There's a deep vulnerability there. She uses jokes and comedy to cover what she's really feeling, but when she allows herself to tap into her vulnerability and you see her sensitive side, her loyalty to her friends and the chosen family she surrounds herself with. She is extremely empathetic. At the same time, she's very selfish. Both of those sides exist in one line. We see her have feelings for her ex whom she has always been in love with, and we see her using her in the same scene to get a ride.
"I just understood who this woman was on the page."
It feels like the community shapes the show a lot. The way Jackie lives probably would not be possible in a lot of places. Were you familiar with Provincetown?
I didn't know much about Provincetown, which is strange because I'm a queer woman and Provincetown is an LGBTQ mecca.
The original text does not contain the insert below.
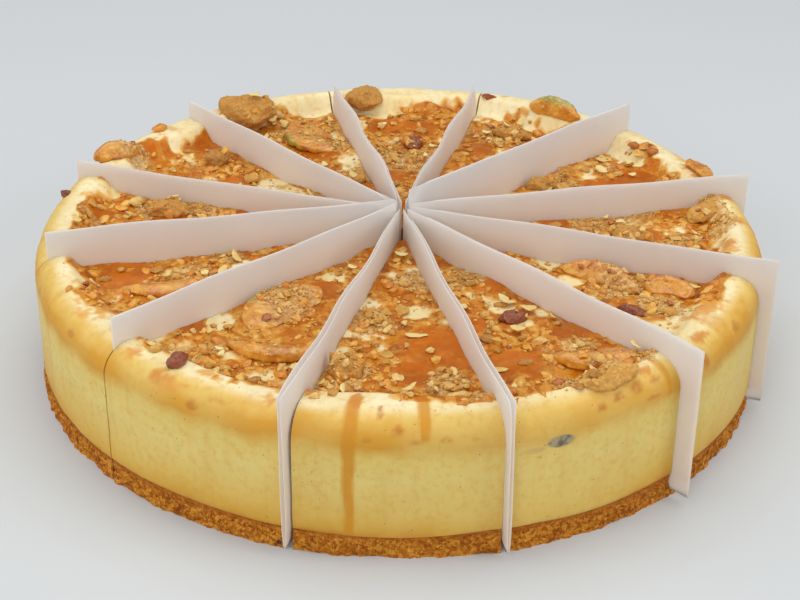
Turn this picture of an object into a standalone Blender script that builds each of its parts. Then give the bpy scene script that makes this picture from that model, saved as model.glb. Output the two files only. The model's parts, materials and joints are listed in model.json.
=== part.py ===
"""A caramel apple streusel cheesecake, cut right across six times into twelve slices.

A folded paper divider stands in each cut. Every slice has its own crumb crust and its own filling, with
the fine streusel and oats that stick to it. Streusel lumps, apple slices and nuts lie on the slices.
Metres, +Z up. The origin is under the middle of the cake, level with its base.
"""

import math
import random

import bmesh
import bpy
from mathutils import Euler, Matrix, Vector, noise
from mathutils.bvhtree import BVHTree

MM = 0.001

# The cake: a round baked in a ring, with a raised rim and a lower bed that holds the topping.
CAKE_RADIUS = 119.5 * MM
CRUST_HEIGHT = 7.4 * MM
RIM_HEIGHT = 46.6 * MM
RIM_TILT = 1.1 * MM
BED_HEIGHT = 41.6 * MM
SHOULDER_REACH = 9.5 * MM
SHOULDER_DROP = 8.0 * MM
WALL_HEIGHTS = (18.5 * MM, 29 * MM)
BED_RADIUS = 101 * MM
RIM_SLOPE = 6.5 * MM
FIT_GAP = 0.3 * MM

# Natural unevenness: how far each form wanders, and over what distance.
WALL_WANDER = 0.7 * MM
RIM_WANDER = 1.0 * MM
BED_WANDER = 1.5 * MM
BED_EDGE_WANDER = 4.5 * MM
INTERFACE_WANDER = 0.9 * MM
CRUST_BULGE = 1.0 * MM
CRUST_BULGE_SHARES = (0.32, 0.68)
CRUST_LIP = 0.6 * MM
CRUST_FOOT = 0.3 * MM
WANDER_LENGTH = 34 * MM
BED_WANDER_LENGTH = 17 * MM
CRUMB_LENGTH = 4.5 * MM

# The cuts: six bearings in degrees, each right across the cake, meeting just in front of its middle.
CUT_BEARINGS = (13.3, 43.4, 74.8, 104.9, 133.8, 163.0)
SLICES = 2 * len(CUT_BEARINGS)
CUT_CENTRE = Vector((0.6 * MM, -1.8 * MM))
SLOT_WIDTH = 1.1 * MM
TIP_REACH = 4.6 * MM

# Mesh fineness of a slice.
FILLING_COLUMNS = 6
CRUST_COLUMNS = 8
SHOULDER_STEPS = 3
BED_STATIONS = 5
RIM_SHARES = (0.65, 0.3)

# Paper dividers: each a sheet folded along its bottom edge, so two plies that may part towards the wall.
# For each cut in turn, in millimetres: how far the paper reaches, how high it stands, how far its two plies
# have parted at the wall, how far its top leans near the middle and near the rim, and how deeply it
# waves.
PAPERS = (
    (121.5, 53.9, 0.5, 0.2, -0.3, 0.3),
    (114.0, 58.1, 0.5, 0.0, 0.2, 0.3),
    (106.0, 53.6, 0.5, 0.2, 0.9, 0.8),
    (105.0, 53.6, 0.5, -1.6, -1.1, 0.8),
    (115.0, 54.0, 0.5, 0.2, 0.3, 0.5),
    (118.0, 51.8, 0.5, 0.0, 0.2, 0.3),
    (115.5, 55.5, 0.5, 0.0, 0.1, 0.3),
    (114.8, 55.1, 0.5, 0.2, -0.1, 0.5),
    (122.0, 53.4, 2.2, 0.1, -0.3, 0.7),
    (122.4, 53.4, 1.5, 0.6, -1.5, 0.5),
    (124.3, 53.3, 0.5, 0.0, 0.1, 0.4),
    (122.5, 53.6, 0.5, 0.2, 0.0, 0.4),
)
PAPER_THICKNESS = 0.5 * MM
PAPER_FOOT = 0.4 * MM
PAPER_INNER_REACH = 2.7 * MM
PAPER_FREE_HEIGHT = 47.0 * MM
PAPER_TOP_WANDER = 0.8 * MM
PAPER_WAVES = 2.6
PAPER_WAVE_STEP = 1.9
PAPER_HELD_SHARE = 0.22
PAPER_STATIONS = 11

# Fine streusel and oats fused to each slice, kept clear of the cuts and of the larger toppings.
CRUMBS_PER_SLICE = 14
CRUMB_TRIES = 900
CRUMB_ROOM = 1.6
CRUMB_SIZES = (1.7 * MM, 3.4 * MM)
CHIP_SHARES = (1.0, 0.9, 0.75)
FLAKE_SHARES = (1.2, 0.85, 0.42)
FLAKE_SHARE = 0.4
CRUMB_RADII = (1.1, 0.62)
CRUMB_TILT = 0.35
CRUMB_VARIATION = (0.85, 1.15)
SEED = 20

# How far a topping keeps from the middle of a cut, so that it clears the paper where that leans.
CUT_CLEARANCE = 2.3 * MM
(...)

I had never been there. I was really excited to visit, hang out, and party in the city—[to] see what life was like. It's such an inclusive community; it's very eclectic and extremely diverse. It's clear when the tourists come, when the party comes into town. The vibrancy is highlighted during Carnival, which is basically the Pride parade. Then when these tourists leave, all the townies and locals are left. That's really what Hightown is centered on—there's this incredible glamorous, flashy, fun, queer, colorful side of P-town, but then there's this very dark, gray underbelly that happens at the same time.
What has your experience in quarantine been like? Have you been watching or reading anything interesting?
There are some great days and there are some bluesy days. Overall, I'm learning that structure and routine is very important for my mental health. I do my morning meditation, I work out, and now I've begun the process of the day with productivity. I've been reading a lot of sci-fi, a lot of multi-book series and sequels; I've just read N.K. Jemisin and Octavia Butler. I'm cooking a lot and I'm very creative—I'm working on a couple projects from home, [and it's] helpful to have the time to really work on [them]. [And] it gives us an opportunity to think: What do we want to do? Where do we want to be when we come out? Think [with] a wide scope about your career and what you hope to accomplish.
I hope there comes a sense of community—if not global, then at least in our towns, in our community—of really pulling together. It's an uneasy time, but human beings are very adaptable. How can I be a better person? We're having a light shone even more on inequity, and what am I going to do? How am I going to use my good fortune to help dismantle some of the horrible things?
You've been involved with the Black Lives Matter protests. Have your feelings on these issues shifted since the killing of George Floyd?
I have participated in two days of protests here in Hollywood. The first protest I participated in was still when the riot police were showing up, so it was a little tense toward the end where I was walking. Then by the time I joined the second protest, it was extremely peaceful and I didn't see any riot police engage with the protestors. Seeing that firsthand was extremely illuminating and put into context what we're seeing on the news versus what's actually happening on the street: The narratives are changing based on who's speaking [and] the agenda for whoever's speaking. It was important to see it with my own eyes.
I'm a bit of a connoisseur of news and I read every news outlet, even the ones I really disagree with, because it's important for me to collect as much information [as I can] before I form an opinion. I do understand there's so much misinformation out there and it's such an influx period. During the transition of change, in a civil rights sense, there are a lot of growing pains. But it requires an aggressive approach because those are the foundations of revolution. [With] the conversations we're having, I need to make sure I keep it in perspective within my community, my industry, the people I surround myself with. We're all hoping for practical steps in policy change to be able to apply it to a realistic mode of community practice or law enforcement. That's the one thing that I'm craving—a strategy. The movement is doing an amazing job of amplifying Black voices and ideas of how to implement those changes. It's my hope that clear leadership comes from this.